**Set task**
Without omitting anything, return the records precisely as given.

**Records with modeling code**
--------------------------------

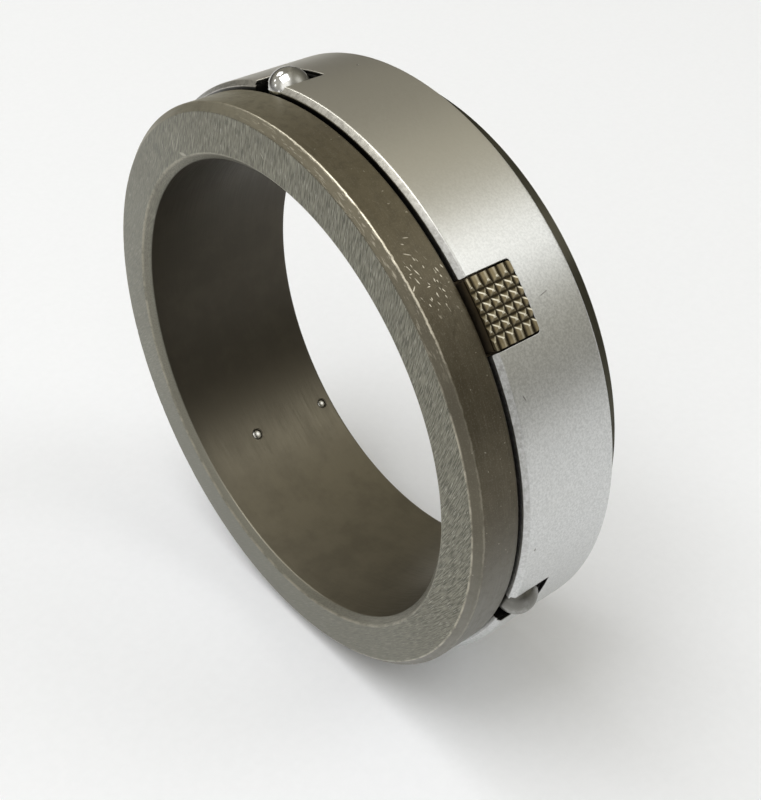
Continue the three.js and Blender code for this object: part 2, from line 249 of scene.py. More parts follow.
def loft(rows):
    """A closed solid through outlines that all have the same number of points, with its ends capped."""
    count = len(rows[0])
    last = (len(rows) - 1) * count
    faces = []
    for low in range(0, last, count):
        for i in range(count):
            j = (i + 1) % count
            faces.append((low + i, low + j, low + count + j, low + count + i))
    faces.append(tuple(range(count)))
    faces.append(tuple(range(last, last + count)))
    return new_object(np.concatenate(rows), faces)


def arc_points(start, end, radius):
    """(x, z) points round the axis, a degree or less apart. radius is a number or a function of the angle."""
    count = max(2, math.ceil(abs(end - start)))
    points = []
    for i in range(count + 1):
        angle = start + (end - start) * i / count
        reach = radius(angle) if callable(radius) else radius
        points.append((reach * math.sin(math.radians(angle)), reach * math.cos(math.radians(angle))))
    return points


def arc_block(angles, radii, along):
    """A block between two angles from the top, two radii and two places along the axis."""
    start, end = angles
    inner, outer = radii
    outline = arc_points(start, end, inner) + arc_points(end, start, outer)
    return loft([np.array([(x, y, z) for x, z in outline]) for y in along])


def turn_to(piece, angle):
    """Turns a mesh made at the top of the ring to an angle round it."""
    piece.data.transform(Matrix.Rotation(math.radians(TOP - angle), 4, "Y"))
    return piece


def copies_at(make, first_angle):
    return [turn_to(make(), angle) for angle in angles_from(first_angle)]


def combine(body, others, operation):
    """Joins, cuts or intersects body with the other solids, and removes them."""
    for other in others:
        modifier = body.modifiers.new("combine", "BOOLEAN")
        modifier.operation = operation
        modifier.solver = "MANIFOLD"
        modifier.object = other
        bpy.context.view_layer.update()
        result = bpy.data.meshes.new_from_object(body.evaluated_get(bpy.context.evaluated_depsgraph_get()))
        body.modifiers.clear()
        old = body.data
        body.data = result
        bpy.data.meshes.remove(old)
        bpy.data.objects.remove(other)
    return body


def merged(pieces):
    """Several separate solids as one object, for a single boolean."""
    first = pieces[0]
    solid = bmesh.new()
    for piece in pieces:
        solid.from_mesh(piece.data)
    solid.to_mesh(first.data)
    solid.free()
    for piece in pieces[1:]:
        bpy.data.objects.remove(piece)
    return first


def smooth(piece, angle=28):
    piece.data.shade_smooth()
    piece.data.set_sharp_from_angle(angle=math.radians(angle))
    return piece


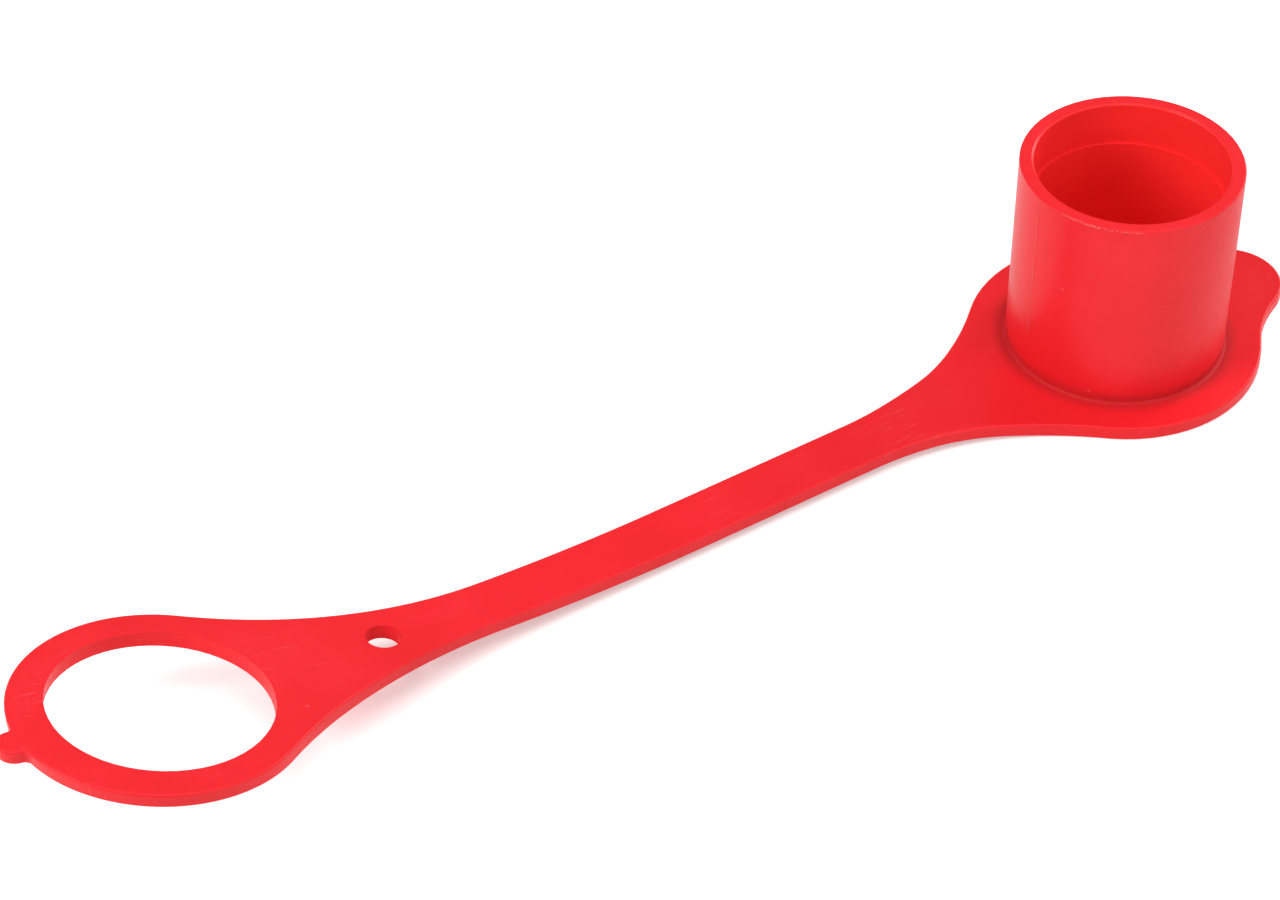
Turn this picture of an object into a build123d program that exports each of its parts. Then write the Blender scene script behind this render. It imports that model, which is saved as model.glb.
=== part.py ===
from build123d import *
from math import asin, cos, radians, sin, sqrt, tan
import os

# Push-on protection cap for a male pipe thread: a blind cup with a stepped bore, standing on a
# thin plate that runs out as flange, end tab, strap and retaining ring. One soft plastic moulding.
# Millimetres. Origin on the cup's axis at the underside of the flange, +Z out of the cup's mouth,
# strap and ring towards -X, end tab towards +X.

# Cup
mouth_bore_diameter = 26.2
mouth_bore_depth = 6.5
mouth_wall = 1.9
ledge_width = 0.3  # the grip bore is narrower than the mouth by this much all round
floor_thickness = 2.6
cup_height = 31.3  # underside of the flange to the rim
rim_round = 0.25
mouth_chamfer = 0.3
root_round = 0.4

# Flange and end tab
plate_thickness = 2.0
plate_edge_round = 0.3
flange_margin = 5.2  # flange beyond the cup's wall
tab_margin = 7.8  # tip of the tab beyond the flange
tab_end_radius = 7.2
tab_blend_radius = 20.0

# Strap
strap_width = 7.8
strap_blend_at_flange = 45.0
strap_blend_at_ring = 65.0
tie_hole_diameter = 4.5
tie_hole_from_ring = 30.3  # centre to centre, seen from above

# Ring
ring_distance = 146.6  # cup axis to the ring's centre, seen from above
ring_bore_diameter = 27.6
ring_band_width = 4.1
nub_width = 4.2
nub_margin = 2.7  # how far the nub stands out from the ring
nub_blend_radius = 0.8

# Set of the soft plate: a low step lifts the strap beside the flange, and the ring end curls up.
# The creases lie askew to the strap, so the ring is rolled a little as well as pitched.
curl_skew = 19.0
step_margin = 2.0  # the step starts this far beyond the cup's wall
step_angle = 7.0
step_radius = 70.0
curl_start = 68.0
curl_radius = 258.0
curl_angle = 12.4

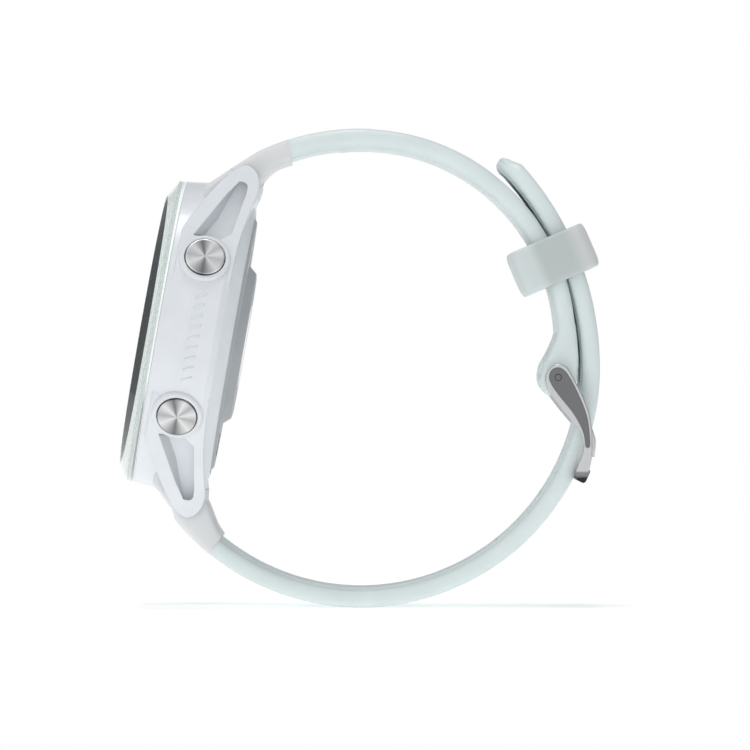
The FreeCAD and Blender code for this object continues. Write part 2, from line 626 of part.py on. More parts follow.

--------------------------------

**Exercise response**
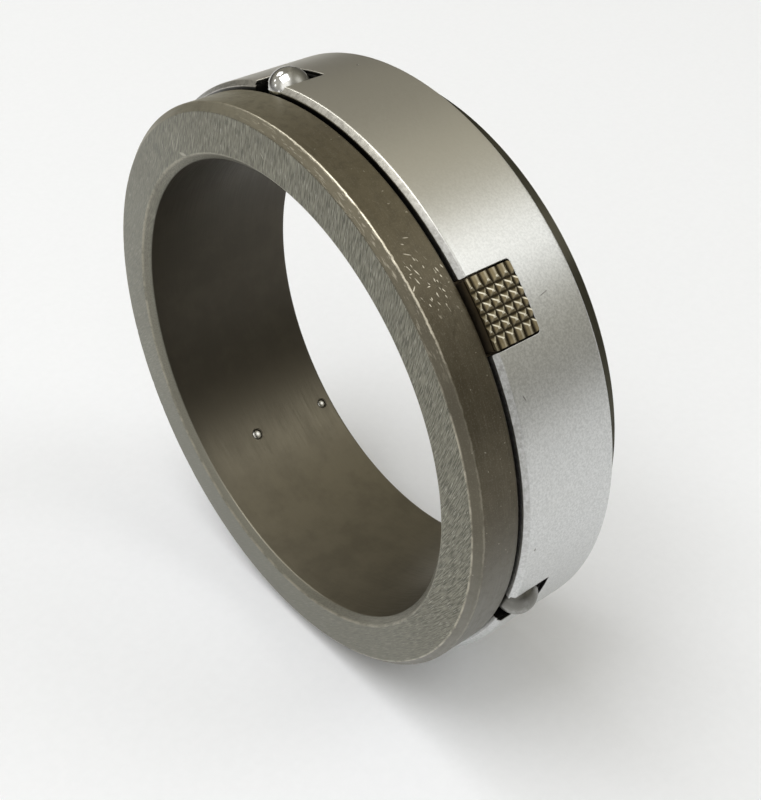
Continue the three.js and Blender code for this object: part 2, from line 249 of scene.py. More parts follow.
def loft(rows):
    """A closed solid through outlines that all have the same number of points, with its ends capped."""
    count = len(rows[0])
    last = (len(rows) - 1) * count
    faces = []
    for low in range(0, last, count):
        for i in range(count):
            j = (i + 1) % count
            faces.append((low + i, low + j, low + count + j, low + count + i))
    faces.append(tuple(range(count)))
    faces.append(tuple(range(last, last + count)))
    return new_object(np.concatenate(rows), faces)


def arc_points(start, end, radius):
    """(x, z) points round the axis, a degree or less apart. radius is a number or a function of the angle."""
    count = max(2, math.ceil(abs(end - start)))
    points = []
    for i in range(count + 1):
        angle = start + (end - start) * i / count
        reach = radius(angle) if callable(radius) else radius
        points.append((reach * math.sin(math.radians(angle)), reach * math.cos(math.radians(angle))))
    return points


def arc_block(angles, radii, along):
    """A block between two angles from the top, two radii and two places along the axis."""
    start, end = angles
    inner, outer = radii
    outline = arc_points(start, end, inner) + arc_points(end, start, outer)
    return loft([np.array([(x, y, z) for x, z in outline]) for y in along])


def turn_to(piece, angle):
    """Turns a mesh made at the top of the ring to an angle round it."""
    piece.data.transform(Matrix.Rotation(math.radians(TOP - angle), 4, "Y"))
    return piece


def copies_at(make, first_angle):
    return [turn_to(make(), angle) for angle in angles_from(first_angle)]


def combine(body, others, operation):
    """Joins, cuts or intersects body with the other solids, and removes them."""
    for other in others:
        modifier = body.modifiers.new("combine", "BOOLEAN")
        modifier.operation = operation
        modifier.solver = "MANIFOLD"
        modifier.object = other
        bpy.context.view_layer.update()
        result = bpy.data.meshes.new_from_object(body.evaluated_get(bpy.context.evaluated_depsgraph_get()))
        body.modifiers.clear()
        old = body.data
        body.data = result
        bpy.data.meshes.remove(old)
        bpy.data.objects.remove(other)
    return body


def merged(pieces):
    """Several separate solids as one object, for a single boolean."""
    first = pieces[0]
    solid = bmesh.new()
    for piece in pieces:
        solid.from_mesh(piece.data)
    solid.to_mesh(first.data)
    solid.free()
    for piece in pieces[1:]:
        bpy.data.objects.remove(piece)
    return first


def smooth(piece, angle=28):
    piece.data.shade_smooth()
    piece.data.set_sharp_from_angle(angle=math.radians(angle))
    return piece


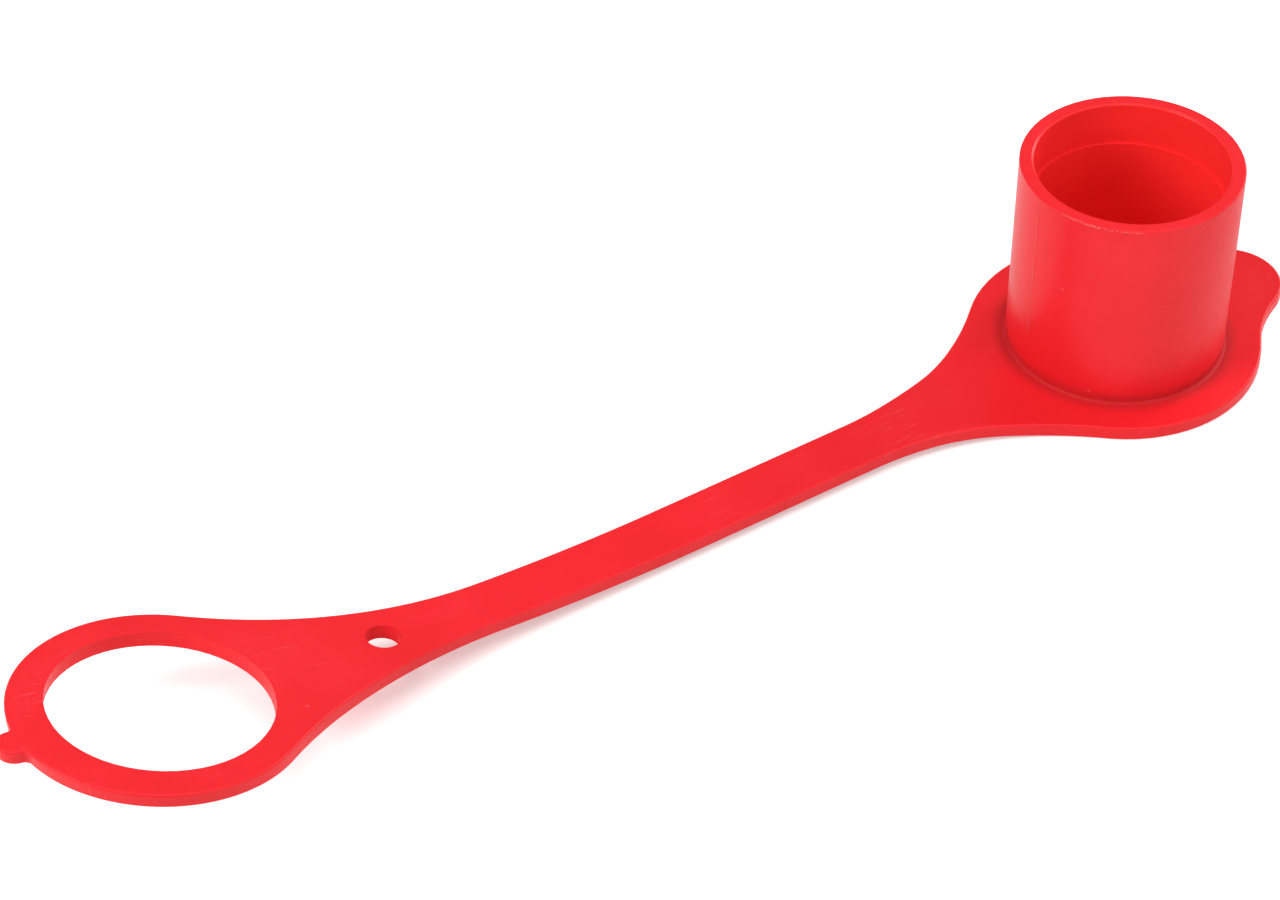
Turn this picture of an object into a build123d program that exports each of its parts. Then write the Blender scene script behind this render. It imports that model, which is saved as model.glb.
=== part.py ===
from build123d import *
from math import asin, cos, radians, sin, sqrt, tan
import os

# Push-on protection cap for a male pipe thread: a blind cup with a stepped bore, standing on a
# thin plate that runs out as flange, end tab, strap and retaining ring. One soft plastic moulding.
# Millimetres. Origin on the cup's axis at the underside of the flange, +Z out of the cup's mouth,
# strap and ring towards -X, end tab towards +X.

# Cup
mouth_bore_diameter = 26.2
mouth_bore_depth = 6.5
mouth_wall = 1.9
ledge_width = 0.3  # the grip bore is narrower than the mouth by this much all round
floor_thickness = 2.6
cup_height = 31.3  # underside of the flange to the rim
rim_round = 0.25
mouth_chamfer = 0.3
root_round = 0.4

# Flange and end tab
plate_thickness = 2.0
plate_edge_round = 0.3
flange_margin = 5.2  # flange beyond the cup's wall
tab_margin = 7.8  # tip of the tab beyond the flange
tab_end_radius = 7.2
tab_blend_radius = 20.0

# Strap
strap_width = 7.8
strap_blend_at_flange = 45.0
strap_blend_at_ring = 65.0
tie_hole_diameter = 4.5
tie_hole_from_ring = 30.3  # centre to centre, seen from above

# Ring
ring_distance = 146.6  # cup axis to the ring's centre, seen from above
ring_bore_diameter = 27.6
ring_band_width = 4.1
nub_width = 4.2
nub_margin = 2.7  # how far the nub stands out from the ring
nub_blend_radius = 0.8

# Set of the soft plate: a low step lifts the strap beside the flange, and the ring end curls up.
# The creases lie askew to the strap, so the ring is rolled a little as well as pitched.
curl_skew = 19.0
step_margin = 2.0  # the step starts this far beyond the cup's wall
step_angle = 7.0
step_radius = 70.0
curl_start = 68.0
curl_radius = 258.0
curl_angle = 12.4

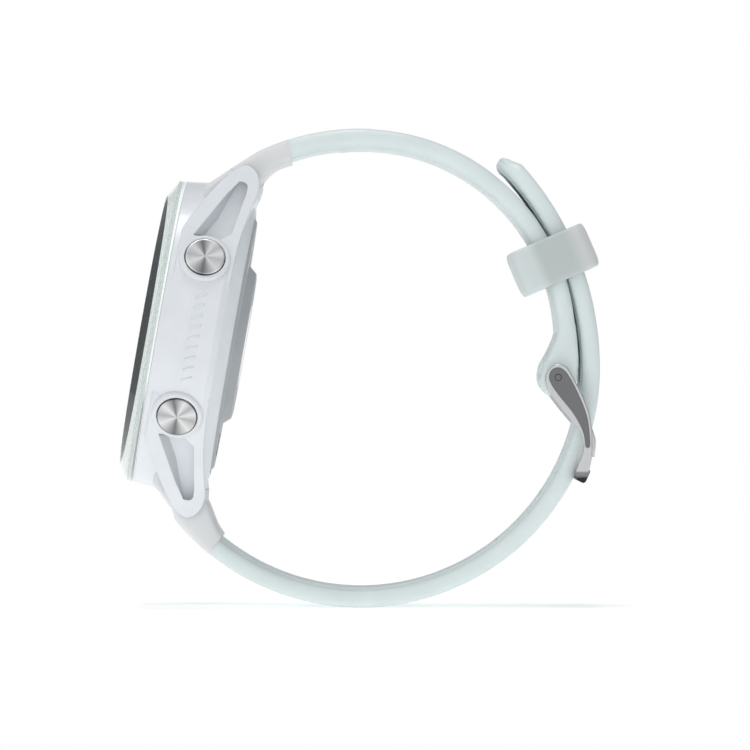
The FreeCAD and Blender code for this object continues. Write part 2, from line 626 of part.py on. More parts follow.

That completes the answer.